Section 6: Before I Go…
Before I go, I want you to picture one small, clay tablet.
It fits in your palm, light-brown, baked hard by sun and time. Across the surface run rows of tiny wedge-shaped marks—cuneiform. Most people would see only scratches, but I see footsteps. Because every mark was pressed by a stylus held in a living hand, and every hand belonged to someone who believed these words must not be lost.
That’s how Enheduanna survived.
One scribe copied her hymn in Ur. Another in Nippur. Centuries later, a student in a temple school traced the same lines, maybe adding a flourish, maybe smoothing a phrase. Each copy carried her voice forward, but also changed it—just a breath. Words shift, metaphors bend, accents wander. Memory is faithful, yet never frozen.
And still, beneath all those layers, I can hear her.
I hear the high priestess exiled from her sanctuary, raging and pleading in the same breath.

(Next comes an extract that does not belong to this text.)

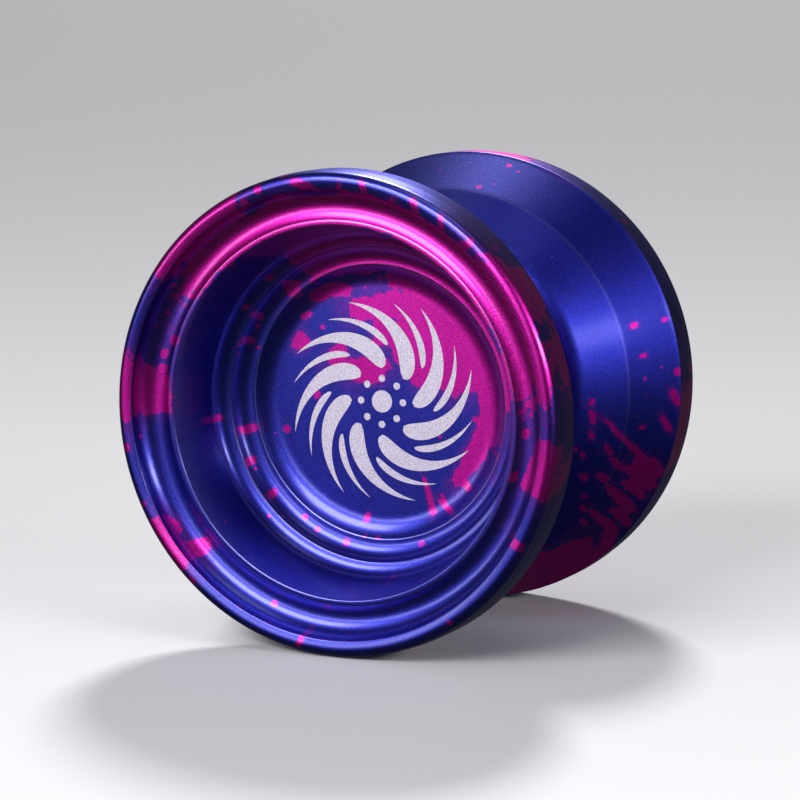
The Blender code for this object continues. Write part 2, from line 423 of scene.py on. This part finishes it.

I hear the daughter of an empire, trying to weave rival peoples into a single song.
I hear the first author daring to sign her name.
Most remarkably, I hear the generations who refused to let that song die. Students hunched over desks of reed and wax; librarians stacking tablets in dusty rooms; archaeologists brushing sand from shattered fragments; scholars piecing verses together like a mosaic. The chain could have broken at any link—but it didn’t. Because every so often, someone said, These words still matter.
Do you feel how fragile that is? A thread thinner than spider-silk, stretched across forty centuries, yet strong enough to reach your ears right now.
And here’s the question that always stirs in me: What will you add to the thread?
Maybe it’s a poem scrawled in a notebook, a story told to a friend, a kindness whispered in the dark. Perhaps it’s a future declaration, bold as Enheduanna’s: I wrote this. Whatever it is, sign it with honesty. Risk being remembered—and being judged. Because that is how memory stays alive, not in monuments but in voices.
Enheduanna gave memory a voice, and it had rhythm.
Matilda Joslyn Gage fought so more voices could be heard.
Now the thread is in your hands.
Hold it gently.
Weave it wisely.
And when the moment feels right… add your own rhythm, and pass it on.